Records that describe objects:
=====

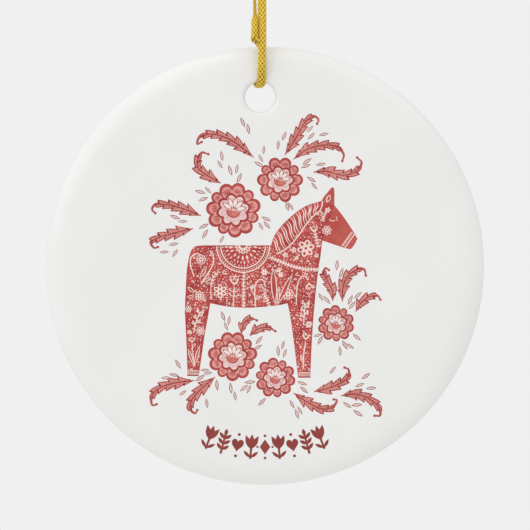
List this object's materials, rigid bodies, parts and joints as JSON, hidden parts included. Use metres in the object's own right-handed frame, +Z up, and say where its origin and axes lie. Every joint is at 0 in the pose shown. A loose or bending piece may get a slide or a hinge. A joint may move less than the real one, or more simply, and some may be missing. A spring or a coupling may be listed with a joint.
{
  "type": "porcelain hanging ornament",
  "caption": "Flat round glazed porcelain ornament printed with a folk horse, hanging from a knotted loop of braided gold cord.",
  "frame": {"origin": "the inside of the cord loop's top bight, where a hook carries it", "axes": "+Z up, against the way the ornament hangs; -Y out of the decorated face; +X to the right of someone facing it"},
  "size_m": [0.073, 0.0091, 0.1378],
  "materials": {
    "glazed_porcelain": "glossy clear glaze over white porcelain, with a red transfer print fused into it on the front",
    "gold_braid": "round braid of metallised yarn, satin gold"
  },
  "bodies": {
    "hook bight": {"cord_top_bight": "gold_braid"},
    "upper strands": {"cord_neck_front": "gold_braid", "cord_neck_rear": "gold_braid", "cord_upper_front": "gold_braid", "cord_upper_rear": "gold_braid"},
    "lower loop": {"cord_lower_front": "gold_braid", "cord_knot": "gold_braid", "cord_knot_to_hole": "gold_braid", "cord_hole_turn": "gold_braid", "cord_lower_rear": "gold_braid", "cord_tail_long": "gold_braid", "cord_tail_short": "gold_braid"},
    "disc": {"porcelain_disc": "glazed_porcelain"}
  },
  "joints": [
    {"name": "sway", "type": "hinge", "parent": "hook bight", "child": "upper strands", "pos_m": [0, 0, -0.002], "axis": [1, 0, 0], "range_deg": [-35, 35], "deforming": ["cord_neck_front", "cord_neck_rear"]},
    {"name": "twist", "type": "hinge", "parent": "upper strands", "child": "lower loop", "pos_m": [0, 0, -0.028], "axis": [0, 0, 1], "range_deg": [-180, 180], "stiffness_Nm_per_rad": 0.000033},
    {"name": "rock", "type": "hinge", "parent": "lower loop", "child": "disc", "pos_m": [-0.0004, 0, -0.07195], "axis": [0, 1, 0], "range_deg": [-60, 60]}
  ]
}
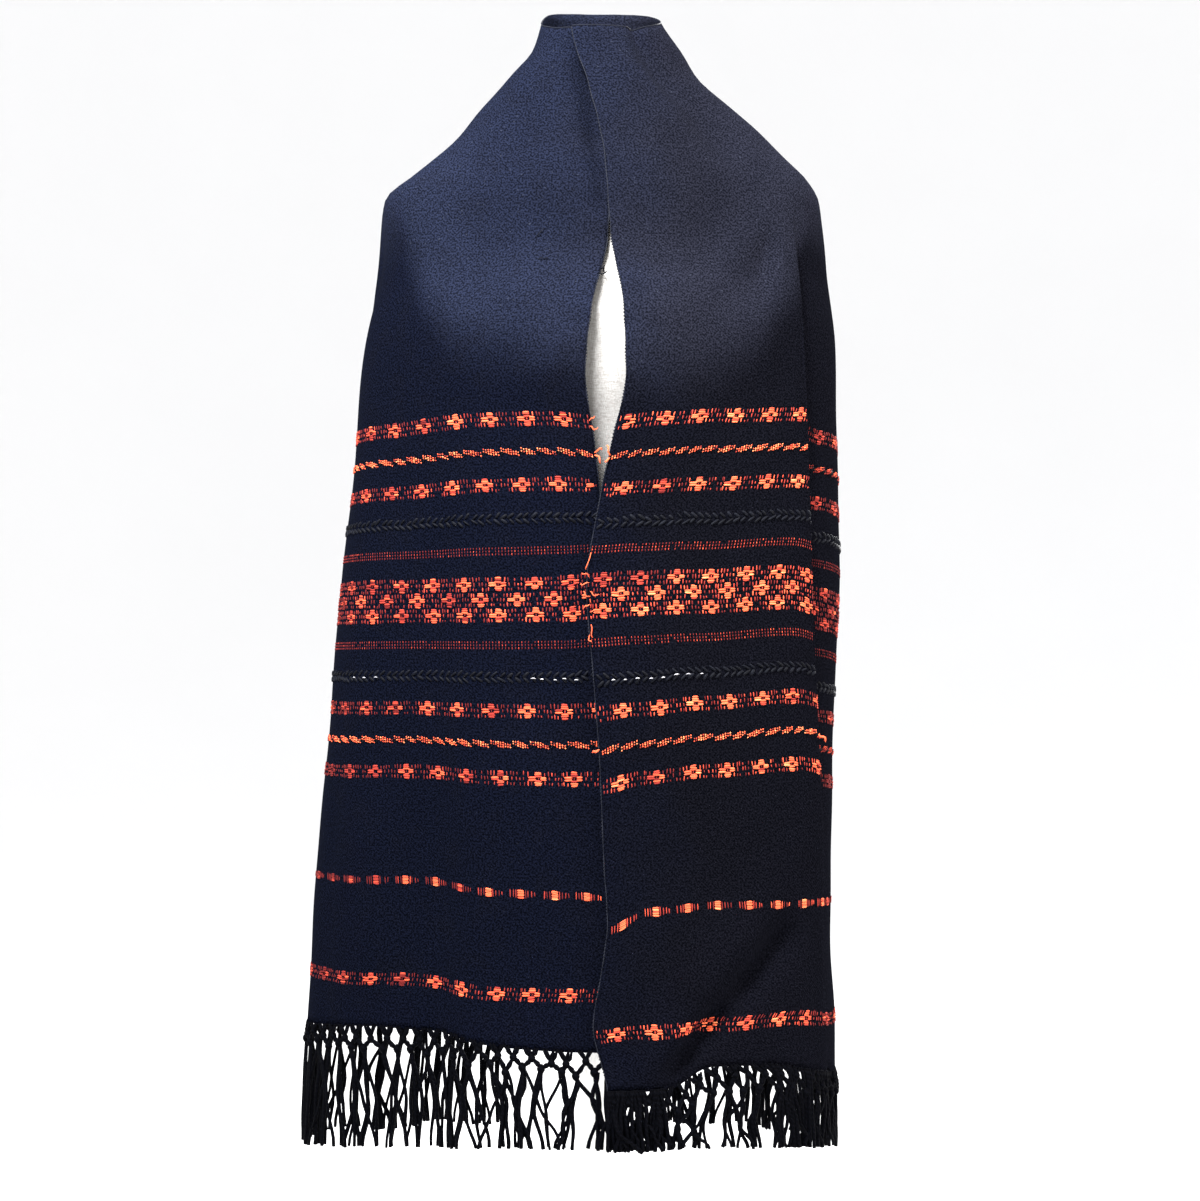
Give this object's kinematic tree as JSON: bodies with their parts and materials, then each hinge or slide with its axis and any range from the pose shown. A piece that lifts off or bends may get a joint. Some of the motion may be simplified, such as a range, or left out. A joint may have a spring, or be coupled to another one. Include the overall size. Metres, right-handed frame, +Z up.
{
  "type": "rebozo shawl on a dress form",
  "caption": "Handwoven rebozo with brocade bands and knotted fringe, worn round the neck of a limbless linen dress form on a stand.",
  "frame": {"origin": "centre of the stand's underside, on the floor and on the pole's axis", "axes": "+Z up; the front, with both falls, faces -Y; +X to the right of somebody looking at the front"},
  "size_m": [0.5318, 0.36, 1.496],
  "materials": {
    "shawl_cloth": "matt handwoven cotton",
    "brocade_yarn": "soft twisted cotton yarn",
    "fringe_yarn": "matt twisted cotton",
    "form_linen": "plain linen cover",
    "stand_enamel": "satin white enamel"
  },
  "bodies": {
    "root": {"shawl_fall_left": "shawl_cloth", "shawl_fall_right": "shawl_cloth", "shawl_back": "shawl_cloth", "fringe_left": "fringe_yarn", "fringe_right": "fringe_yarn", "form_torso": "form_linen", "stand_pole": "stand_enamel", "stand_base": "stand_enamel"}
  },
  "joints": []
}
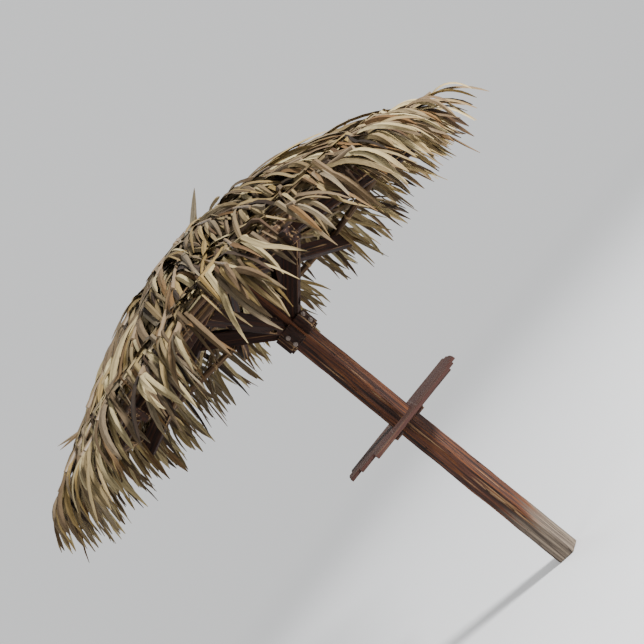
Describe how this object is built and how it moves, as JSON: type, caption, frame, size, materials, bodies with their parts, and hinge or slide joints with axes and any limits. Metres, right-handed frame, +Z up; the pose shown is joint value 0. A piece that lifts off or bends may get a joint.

=====

§ What you need to do: Write out every line from the entries where "lifts" appears.

§ Result of this task:
Give this object's kinematic tree as JSON: bodies with their parts and materials, then each hinge or slide with its axis and any range from the pose shown. A piece that lifts off or bends may get a joint. Some of the motion may be simplified, such as a range, or left out. A joint may have a spring, or be coupled to another one. Include the overall size. Metres, right-handed frame, +Z up.
Describe how this object is built and how it moves, as JSON: type, caption, frame, size, materials, bodies with their parts, and hinge or slide joints with axes and any limits. Metres, right-handed frame, +Z up; the pose shown is joint value 0. A piece that lifts off or bends may get a joint.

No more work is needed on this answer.